The evidence for this is in one event that cannot now be overlooked: the opening ceremony of the 2012 London Olympics. 

As with many other Olympics this one might have brought another over-reaching exercise in national propaganda. 

But instead of a humorless rear-gazing pageant of lost glories we got a howlingly bonkers street party masterminded by the movie director Danny Boyle that left the rest of the world thinking what a fun country we had become. 

There was no menace to others in the script. No sense that festering somewhere offstage in the shires beyond London’s vivid entrepot was a nasty insurgency of aggrieved nativists waiting for the right moment to strike.

Boyle’s script was a masterful balance of messages: secure enough to be self-mocking; shrewd enough to parade world famous cultural icons like Harry Potter, James Bond and David Beckham; nutty enough to be a mix of rock opera and a history of the industrial revolution; clever enough to include the inevitable patriotic trope involving Churchill as a suddenly animate statue; and political enough to make a pointed tableau supporting the National Health Service and universal free health care when the Tories were trying to roll it back. (Boyle faced down a Tory effort to cut it from the program.)

The monarch was at one with a message about her country as a youthful, liberally progressive multi-racial society no longer bound by the old jingoism of what was once aggressively asserted as a distinct ‘island race.’

And the Queen topped it all by participating in a stunt in which all her assumed dignity, remoteness and solemnity were thrown to the winds.

Boyle directed a sequence in which a taxi draws up at Buckingham Palace and deposits someone so famous that schoolchildren on a tour of the palace impudently break away from the guide to gawk at him—Daniel Craig, a.k.a. James Bond.

At this point it is necessary to caution that any nation that builds a reputation for superlative national intelligence on the record of a misogynistic sociopath like Bond is delusional but no matter: The whole world enjoys the joke, hopefully.

Bond is shown into the Queen’s presence and—a move that apparently the Queen herself suggested—she at first ignores him, finally turning from writing notes at her desk, and utters the magic name, “Mr. Bond.”

What followed was, literally, breathtaking: the Queen follows Bond to a waiting chopper, they zoom low over a series of landmarks and arrive over the Olympic Stadium as the opening ceremony begins, caught in searchlights. Bond and the Queen (daring body doubles) parachute into the arena and then, cutting to the actual event, the Queen makes her entrance to officially declare the games open.

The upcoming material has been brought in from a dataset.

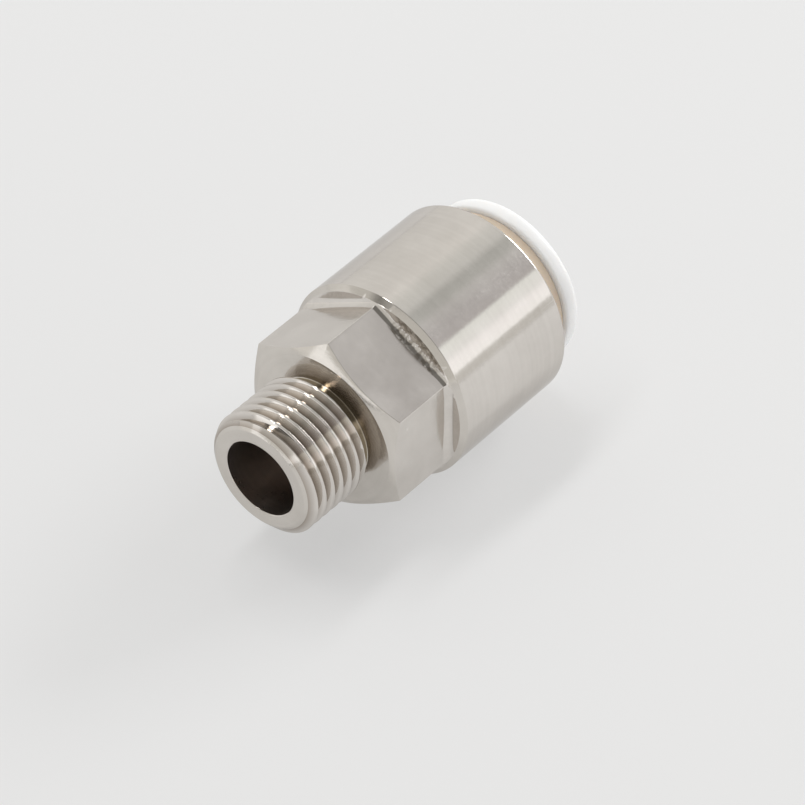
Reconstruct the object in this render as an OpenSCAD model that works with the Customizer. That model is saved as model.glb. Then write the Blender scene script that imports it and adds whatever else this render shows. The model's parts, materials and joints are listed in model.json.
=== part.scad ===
// Straight push to connect fitting: a male parallel pipe thread at one end, and a
// push-in socket for plastic tube at the other, with a release button that slides in.
//
// Frame: millimetres. X is the fitting's axis. The origin is on that axis, in the
// plane of the hexagon's front face, where the fitting seats on the port it is
// screwed into. The thread points along -X and the tube comes out along +X.
// The fitting lies on its shell, so +Z is up. Two of the hexagon's corners are on Z.

/* [Male thread] */
// Major diameter of the parallel pipe thread, 1/8 inch size
thread_major_d = 9.728; // [9.6:0.001:9.8]
// Axial distance between neighbouring crests, 28 to the inch
thread_pitch = 0.907; // [0.88:0.001:0.93]
// Radial depth of the thread
thread_depth = 0.581; // [0.45:0.001:0.6]
// Distance from the thread's end face to the hexagon's front face
thread_len = 6.75; // [6.5:0.25:9]
// Outer diameter of the flat end face, inside its lead-in chamfer
end_face_d = 8.1; // [7.8:0.1:8.4]
// Length of that chamfer, along the axis
lead_in_len = 0.55; // [0.4:0.05:0.9]
// Diameter of the plain neck between the thread and the hexagon
neck_d = 8.3; // [7.8:0.1:8.5]
// Length of that neck
neck_len = 0.95; // [0.8:0.05:1.2]

/* [Hexagon] */
// Distance across the hexagon's flats
hex_af = 13; // [12.9:0.05:13.1]
// Distance from the hexagon's front face to the wall that the flats run into
hex_len = 6.1; // [6:0.1:6.3]
// Diameter of the flat part of the hexagon's front face
hex_face_d = 12.3; // [11.6:0.1:12.6]
// Angle of the chamfer on the hexagon's front corners, from the face
hex_chamfer_angle = 30; // [20:1:35]
// Radius of the hollow corner where each flat meets the wall
flat_fillet_r = 0.6; // [0.4:0.05:0.7]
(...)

For the massive global television audience watching it was a stunning coup de théâtre. And it was a clear hint of the message to follow. The monarch was at one with a message about her country as a youthful, liberally progressive multi-racial society no longer bound by the old jingoism of what was once aggressively asserted as a distinct “island race.”

And it is that Queen and that message that has been made to look defeated by the Brexit rabble. Why wouldn’t Her Majesty be really pissed?

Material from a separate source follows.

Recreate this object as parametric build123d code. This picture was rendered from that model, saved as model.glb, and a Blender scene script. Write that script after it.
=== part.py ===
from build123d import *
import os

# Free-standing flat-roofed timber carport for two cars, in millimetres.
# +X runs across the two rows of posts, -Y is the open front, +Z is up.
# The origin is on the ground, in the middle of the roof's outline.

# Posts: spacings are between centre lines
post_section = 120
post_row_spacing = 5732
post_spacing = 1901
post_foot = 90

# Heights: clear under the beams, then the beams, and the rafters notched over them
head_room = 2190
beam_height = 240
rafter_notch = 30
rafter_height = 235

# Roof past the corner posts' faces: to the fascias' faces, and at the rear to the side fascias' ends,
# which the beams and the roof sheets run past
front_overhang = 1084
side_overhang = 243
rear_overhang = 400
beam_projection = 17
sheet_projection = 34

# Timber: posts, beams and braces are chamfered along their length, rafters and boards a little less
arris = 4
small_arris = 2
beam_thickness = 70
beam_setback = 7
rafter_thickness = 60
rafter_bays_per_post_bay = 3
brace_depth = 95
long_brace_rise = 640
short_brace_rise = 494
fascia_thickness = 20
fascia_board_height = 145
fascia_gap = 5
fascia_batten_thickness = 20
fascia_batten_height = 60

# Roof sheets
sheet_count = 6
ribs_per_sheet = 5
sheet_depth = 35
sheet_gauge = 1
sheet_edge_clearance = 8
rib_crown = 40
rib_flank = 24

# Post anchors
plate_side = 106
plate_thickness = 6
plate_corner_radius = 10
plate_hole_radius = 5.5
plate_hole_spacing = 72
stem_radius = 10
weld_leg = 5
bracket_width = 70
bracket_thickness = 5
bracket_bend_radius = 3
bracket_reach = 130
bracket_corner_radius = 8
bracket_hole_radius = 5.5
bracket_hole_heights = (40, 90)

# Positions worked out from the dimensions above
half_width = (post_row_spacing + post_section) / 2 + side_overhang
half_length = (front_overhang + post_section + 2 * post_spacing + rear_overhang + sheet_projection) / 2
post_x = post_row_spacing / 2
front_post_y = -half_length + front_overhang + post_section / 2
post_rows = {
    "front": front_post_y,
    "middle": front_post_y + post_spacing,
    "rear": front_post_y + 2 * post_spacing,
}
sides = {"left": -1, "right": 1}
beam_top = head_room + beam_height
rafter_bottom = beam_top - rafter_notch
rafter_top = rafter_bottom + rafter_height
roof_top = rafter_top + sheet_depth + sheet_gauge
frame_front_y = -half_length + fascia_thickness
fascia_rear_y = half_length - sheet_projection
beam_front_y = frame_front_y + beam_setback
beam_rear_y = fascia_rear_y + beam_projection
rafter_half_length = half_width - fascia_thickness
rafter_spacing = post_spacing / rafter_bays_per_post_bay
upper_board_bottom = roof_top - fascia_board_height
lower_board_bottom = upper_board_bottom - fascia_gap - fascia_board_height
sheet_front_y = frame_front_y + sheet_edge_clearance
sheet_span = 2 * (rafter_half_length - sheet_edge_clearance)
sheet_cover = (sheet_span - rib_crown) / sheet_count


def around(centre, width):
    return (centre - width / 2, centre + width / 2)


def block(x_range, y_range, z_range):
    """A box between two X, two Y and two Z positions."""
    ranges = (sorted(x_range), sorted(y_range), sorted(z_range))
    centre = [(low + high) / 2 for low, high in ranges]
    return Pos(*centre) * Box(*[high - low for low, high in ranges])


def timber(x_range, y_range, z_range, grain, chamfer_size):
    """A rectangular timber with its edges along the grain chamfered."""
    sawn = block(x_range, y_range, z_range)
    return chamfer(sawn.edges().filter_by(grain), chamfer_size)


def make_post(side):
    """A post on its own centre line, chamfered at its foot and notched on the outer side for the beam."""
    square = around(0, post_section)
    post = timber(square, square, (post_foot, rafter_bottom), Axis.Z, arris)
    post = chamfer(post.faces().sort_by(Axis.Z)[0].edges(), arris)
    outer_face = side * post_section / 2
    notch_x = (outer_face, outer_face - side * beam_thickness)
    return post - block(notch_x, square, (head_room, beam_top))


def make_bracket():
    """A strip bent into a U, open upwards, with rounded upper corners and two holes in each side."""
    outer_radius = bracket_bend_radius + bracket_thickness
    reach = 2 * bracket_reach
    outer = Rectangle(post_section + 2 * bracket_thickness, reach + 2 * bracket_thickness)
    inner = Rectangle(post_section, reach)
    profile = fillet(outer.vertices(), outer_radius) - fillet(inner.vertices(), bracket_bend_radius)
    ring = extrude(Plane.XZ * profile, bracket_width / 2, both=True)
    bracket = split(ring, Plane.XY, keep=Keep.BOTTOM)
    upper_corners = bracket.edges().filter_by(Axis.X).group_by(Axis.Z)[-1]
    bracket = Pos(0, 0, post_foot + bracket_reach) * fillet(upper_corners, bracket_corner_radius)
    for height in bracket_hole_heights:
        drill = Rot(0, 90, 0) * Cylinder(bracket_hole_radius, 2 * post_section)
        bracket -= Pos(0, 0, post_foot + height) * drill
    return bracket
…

At this very moment the Queen is about to become the great-grandmother of a child born to a mixed-race divorcee and a grandson whom she has embraced with unstinted enthusiasm. 

Meghan Markle and Prince Harry were married in St. George’s Chapel, Windsor Castle in a ceremony that rang with the spirit of a rainbow coalition—a gospel choir from Chicago rocking the place with “Stand by Me,” Meghan and Harry’s generation sitting in the pews alongside doddery old dukes and Oprah! A television audience of 1.9 billion!

And yet beneath the consecration of such enlightened and modern family values there lurked a paradox. This was Windsor Castle and the chapel was hung with heraldic banners noting the many honors bestowed on those who went forth to conquer the world as white Christian crusaders from the island race.

So the royal pageant could be seen in two starkly different and subjective ways in which each response ignored the other. Through one set of eyes the monarchy was passing from one generation to another with the Queen assenting happily to the ecumenical new Windsors. Through another set of equally fervent eyes this was Britannia in Excelsis, the thundering medieval setting overcoming a charade of change and summoning all the atavistic emotions of Brexit.

Like the rest of the country this leaves the Queen dangerously poised between relevance and irrelevance. 

Should Brexit prevail the new young royals could find themselves imprisoned for life as the indentured cast of the world’s most loved soap opera. Will and Kate, Harry and Meghan and their children will be one of the few surefire sources of revenue for a beleaguered island economy as they attract waves of tourists.

In dramatic terms this has all the glamor and tensions of the Netflix blockbuster The Crown. The Queen finally succeeded by the petulant and broody Charles in thrall to his matriarchal ex-paramour, now an overweening duchess; questions about whether the institution can survive until King Will ascends; endless tabloid fictions about family feuds while as this narrative constantly reinvents itself Scotland declares independence and rejoins the European Union, Northern Ireland is absorbed into a united Ireland that, helped by the largesse of E.U. funding, becomes the economic miracle of Europe.

Alas poor England, left as the exhausted rump of the kingdom, now no more than a giant theme park composed of tourist sites drawing on a combination of The Crown and Downton Abbey, with some of the royal castles sold off to become part of the enduring Harry Potter franchise.

The Queen must by now surely realize along with millions of her subjects that Brexit is not a natural force of history at work. It is a rejection of the future and a rush backward to isolation and impotence. As such it must be intolerable to the woman who has learned from her own history that fall need not necessarily follow decline.